Supposed to Make You Happy »

Where Im Supposed to Be »

Not Supposed to Break Down »

Speed Racer Lunch Box »

I suppose “supposed” is a Money Word. Supposed to Make You Happy? Well, yes, lunch always makes me happy. Where Im [sic] Supposed to Be? At noon, I’m supposed to be at lunch, preferably with friends. Not Supposed to Break Down? DUH. Speed Racer Lunch Box?

[Wait. Did she say Speed Racer Lunch Box?]

And just that quickly, I was transported back to elementary school, when my classmate Becky1 would carry her lunch every single day to school in a shiny metal Scooby Doo lunchbox. For like all fifteen years of elementary school. (It’s funny what you remember, isn’t it?) You had your packers and your buyers. I was usually a buyer, but I did not love the cafeteria food. Some of it was OK, like pizza Thursdays, but the reconstituted mashed potatoes? The gristle ham patties? Not so much. But Becky1 had a baloney sandwich with a piece of fruit and some cookies, every single day, thanks to her cool lunchbox.

Maybe if they had been serving up some Baja Fresh in my cafeteria, or perhaps cuisine from a Lunch Truck, I would have been more enthusiastic. Of course, Baja Fresh, not a Lunch Truck, is most likely responsible for at least some of my belly fat. Still, Baja Fresh is Supposed to Make [Me] Happy, because it’s Where Im Supposed to Be.

1 Not not her real name.

Mommy’s little secrets

As our kids get older, we are faced with a dilemma that can be summed up in this timeworn phrase:

“Do as I say, not as I do.”

Of course, it’s important to set an example for your kids by your actions. But, just when you are convinced that they haven’t been paying attention to anything you say, know this: they are, and they are taking copious mental notes. Because, if it’s OK for mommy to say a bad word, it must be OK for me to say it, too. Right? I wrote about an example of that, when the 3-year-old used a substitute swear word he’d heard me say and inserted it into a grammatically correct insult, flung at his oldest brother.  Well, that’s all funny and cute and HAHAHAHA! when they’re in preschool, but much less so when the stakes are higher.

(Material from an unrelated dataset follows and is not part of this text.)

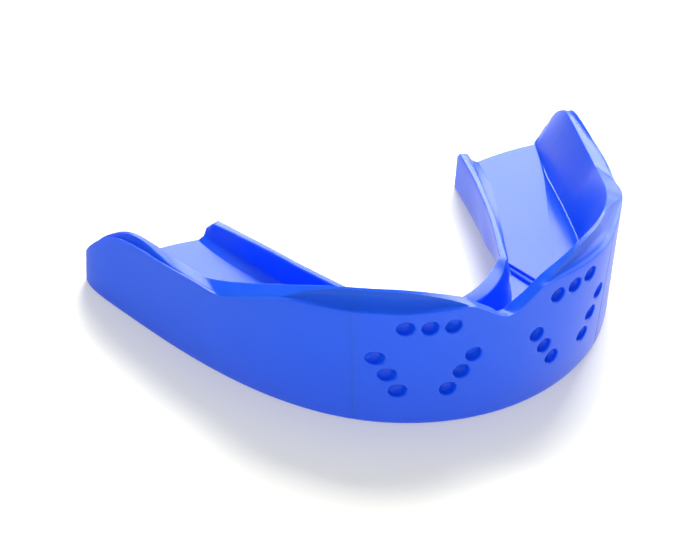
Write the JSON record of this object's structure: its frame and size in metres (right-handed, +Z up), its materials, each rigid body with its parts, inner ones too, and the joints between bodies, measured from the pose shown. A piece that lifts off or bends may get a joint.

That brings me to Liza Mundy’s story from the Washington Post Magazine on Sunday, May 4. The photo on the cover of the magazine was of a woman from the waist down, with a glass bong and a flask of bourbon in her apron pockets. It made me giggle, but in an uncomfortable way. Because, for as much fun as we all had in high school and college, and all the hilarious drinking stories we tell, we know now that our hijinx will somehow come home to roost when our own kids reach college.

We know what we did way back then, and we survived, right? Maybe just barely, but we got through it. We can look back now and say to ourselves, how stupid! What was I thinking?  Yet as parents, our instinct is to protect our kids from all harm, including the very special experience (rite of passage?) of having a friend hold back your hair while you puke in the dorm bathroom. (Meg, meet Vodka. Vodka, meet Meg.)

Mundy’s story debated the merits of full disclosure of your wild & crazy past to your kids. If you tell them about dancing on the bar at the neighborhood watering hole, or about the time you and the guys went for a drive in the country and banged mailboxes with the car door, or about the big party you threw when your parents were out of town, or the ill-conceived BB gun war, will they see it as a cautionary tale, or license to misbehave? My own mom shared with me stories of leaving her college campus to go drink in some remote location. (Of course, in her version of the story, there was always a designated driver, and that was before the term was in common use.)

The article didn’t seem to reach any conclusion other than that you have to do what you feel is best for your own situation. I’m not yet sure what that means for my own family, but I am increasingly aware of the magnifying glass my kids are using to observe our behavior. I do understand that getting yourself into - and out of - situations during your teens and early 20s is part of the growing process. You can’t mature in that way if you don’t experience those, um, opportunities. Because really, would I be who I am today if I had not snuck out to that party when I said I was going to the movies?

“Whatever doesn’t kill you makes you stronger.”

So, as if parenting young children weren’t hard enough, we now face this ethical dilemma, wherein we have to convince the younger generation that, thanks to the gift of hindsight, we would NEVER have had those older kids buy us beer so we could host that party, because THINK OF THE CONSEQUENCES we barely dodged!

More importantly, we need to have faith that all the values we’ve been working so hard to instill in our children have taken root, and will enable them to weigh the risks of their actions, and decide whether it’s a risk worth taking. My mom shared something else with me - a nugget that I have repeated many times. In saying it, she alluded to having engaged in more shenanigans than she let on:

“Do what you’re going to do; just be smart enough not to get caught.”

I think that was her way of letting go, of saying, I’ve done all I can to equip you with the tools to make good decisions. I know you’re going to do some of the crazy stuff that I did in college, but you have a good head on your shoulders and I know you’ll be discreet, you’ll know your limits, and you’ll be smart enough not to get into trouble.

I hope I can have the confidence to give the same advice to my kids. When they turn 30.